Delicado, Rubem nunca esquece os aniversários dos amigos. Outro dia chegou na casa do Lê, cantando parabéns. Levava uma caixa de guaraná, de presente. Rubem nos dá lições cotidianas de generosidade e ternura.
De sacanagem, o pessoal provoca:
- Rubirôla, quem são os doidos do bairro?
Ele, sem qualquer modéstia, se coloca como o primeiro da lista:
- Eu ... o Jaú , a Ana Careca, o Solaninho... Às vezes acrescenta: “...a Bambi, a Cida, a Tchose-Tchose”, que são suas colegas da 41ª Seção eleitoral, do Cônego Azevedo, conhecida como ‘a urna dos malucos '.
Esse Rubem Rola é mesmo engraçado. Vive fingindo que é doido pra poder dizer algumas verdades que ninguém quer ouvir. A doidice fingida é um hábeas-corpus preventivo. Ele, que votou no PT, lamenta:
- Tuta, cara, a situação do país tá phoda. O Lula tá pisando na bola, cara!
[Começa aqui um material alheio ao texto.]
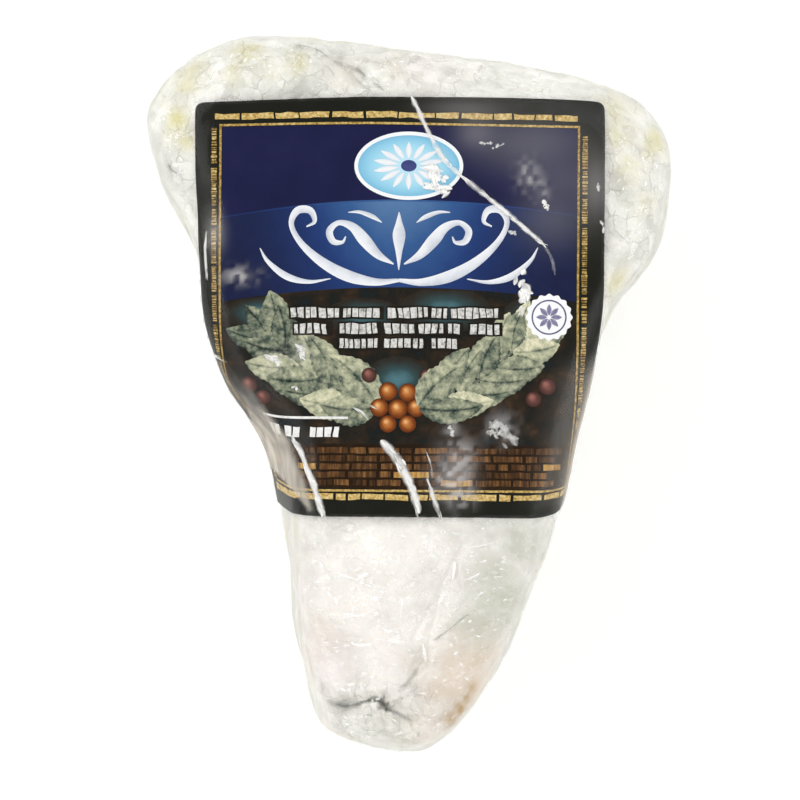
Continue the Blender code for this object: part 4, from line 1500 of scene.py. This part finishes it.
def make_rows():
    """Pale title rows of short upright blocks in groups, each group in a dark surround. Below them
    a white row under a thin line, and dim tan rows in the panel with a few gold ones among them.
    """
    title = bars_in_rows(TITLE_ROWS, 9.0, 1.0, seed=31)
    print_layer("title_shade", bar_patches(title, 0.3, 0.12, ROW_SHADE), "shade_ink", SHADE_LIFT)
    blocks = blocks_in(title, 1.30, 0.25, seed=35)
    print_layer("title_blocks", bar_patches(blocks, 0.60, BLOCK_WOBBLE), "pale_ink", DASH_LIFT)
    blocks = blocks_in(bars_in_rows(WEIGHT_ROW, 7.0, 1.0, seed=32), 1.6, 0.26, seed=36)
    print_layer("weight_blocks", bar_patches(blocks, 0.66, BLOCK_WOBBLE), "white_row_ink", DASH_LIFT)
    line = between(*WEIGHT_LINE)
    print_layer("weight_line", [(*line, 0.62)], "white_row_ink", DASH_LIFT)
    panel = bars_in_rows(PANEL_ROWS, 6.5, 0.45, seed=33)
    draw = np.random.default_rng(34)
    gold = draw.random(len(panel)) < 0.07
    tones = np.where(gold, 0.85, draw.uniform(0.26, 0.56, len(panel)))
    print_layer("panel_bars", bar_patches(panel, tones, 0.10), "tan_ink", GLOW_LIFT)


# ================================ label: generic garland ======================================
# Stem of the garland's right half, from the middle outwards. The left half mirrors it.
STEM = ((2.4, -17.6), (8.4, -15.8), (14.4, -12.2), (19.6, -7.6), (22.4, -4.4))
STEM_HALF_WIDTH = 0.28
STEM_BELOW_LEAVES = 0.008
LEAF_SHARES = (0.06, 0.20, 0.34, 0.48, 0.62, 0.76, 0.90)  # of the stem, where leaves grow in pairs
LEAF_TURN = (0.60, 0.90)  # away from the stem, in radians
LOWEST_TURN = -0.06  # leaves by the panel lie level
LEAF_LENGTH = (9.5, 12.5)
LEAF_HALF_WIDTH = (2.2, 3.1)
LEAF_TEETH = 9
TOOTH_DEPTH = 0.05  # as a share of the half width
LEAF_VEINS = 7
VEIN_SLANT = 0.16
VEIN_SHADE = 0.10
RIB_SHADE = 0.30
RIB_WIDTH = 0.10  # as a share of the half width
FAR_HALF_SHADE = 0.08  # one half of a leaf is this much lighter, the other darker
LEAF_EDGE_SHADE = 0.10
LEAF_TONE = (0.34, 0.78)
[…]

Não paga a dívida atrasada com o povo brasileiro, mas tá pagando adiantado pro FMI. O Bush e o Bin Laden vão acabar acertando o Lula.
Rubem toma remédio controlado, administrando sua maluquez, misturada com sua lucidez. Doidos são os outros:
- O Babá é maluco, cara ! Passa pela ponte Rio-Niterói todo dia, se aquela porra cair, quero ver neguinho poliglota, que ensina inglês pros índios, pedindo penico.
Dorme e acorda cedo. Às 18:00 horas, fica na janela, muito na sua, olhando a banda passar, sem falar com ninguém. Mandou recado:
“ Diz pro Babá botar meu nome no Diário ”.
Hoje, dia de seu aniversário, ouço uma voz que baixa do céu, dizendo pra ele:
- Eis meu filho muito amado em quem ponho minha afeição e toda a minha complacência.
Dedico a crônica ao amigo, irmão, quase-cunhado, Rubem Rola, com quem compartilho idade, aversão por sapatos e desconfiança de sujeitos normais.
P.S. – A charge é do Tuta, que me avisa: na semana passada, morreu César Bandeira, 67 anos, deixando viúva Vaneide Pacheco, três filhos e três netos. O bairro está triste, de luto.